Deux questions à Jean-Luc Lemmens, directeur du pôle Télécoms d’IDATE DigiWorld, le principal centre de réflexion européen dédié au secteur des télécommunications. Il occupe une position stratégique privilégiée pour observer la bascule vers le prochain réseau 5G.
La 5G, une évolution ou une révolution ?
J.L. L. : Chaque évolution du réseau permet de nouveaux services, ce sont les utilisateurs qui inventent les usages et font le succès de la technologie. Aujourd’hui, nous savons que la 5G va transformer en profondeur des pans entiers de l’économie et, par conséquent, notre vie quotidienne. La 5G donnera naissance aux véhicules autonomes capables de rouler, de tourner, de doubler et, bien sûr, de freiner et de s’arrêter seuls et en toute sécurité. Tout le monde comprend le bouleversement que signifient des convois de camions ou d’automobiles sans chauffeurs.
Quels usages impacteront directement le grand public ?

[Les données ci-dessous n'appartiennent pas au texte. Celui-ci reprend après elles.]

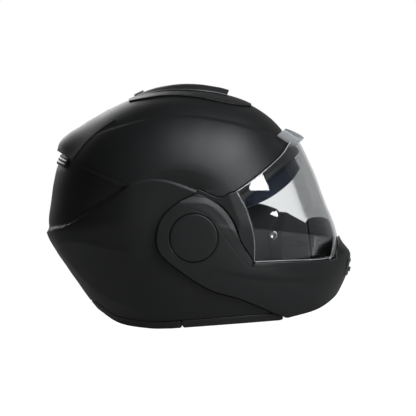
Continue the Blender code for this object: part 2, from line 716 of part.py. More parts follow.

J.L. L. : Avec la démultiplication des débits et à la contraction du délai de latence, il sera beaucoup plus simple d’exposer en direct des vidéos en très haute définition sur YouTube ou sur un réseau social. C’est déjà possible, mais l’exercice est long et fastidieux. Avec la 5G, il suffira de trois clics. Mais surtout, les terminaux deviendront des modems grand public qui risquent de reléguer les box et les antennes satellites au rayon des souvenirs.
Encore une fois, les usages conditionnent le marché. Les jeunes, par exemple, sont beaucoup plus intéressés par la vidéo à la demande (VoD ou SVoD) que par la télévision traditionnelle. Avec la 5G, cette tendance sera prépondérante. Les opérateurs de télévision et de télécommunication seront obligés de s’adapter et de proposer des formules commerciales nouvelles.
Arcep
Surnommée "gendarme des télécoms", l'Arcep est une autorité administrative indépendante qui "assure la connectivité du territoire, la compétitivité et la concurrence effectives et loyales entre les opérateurs, au bénéfice des utilisateurs finaux.”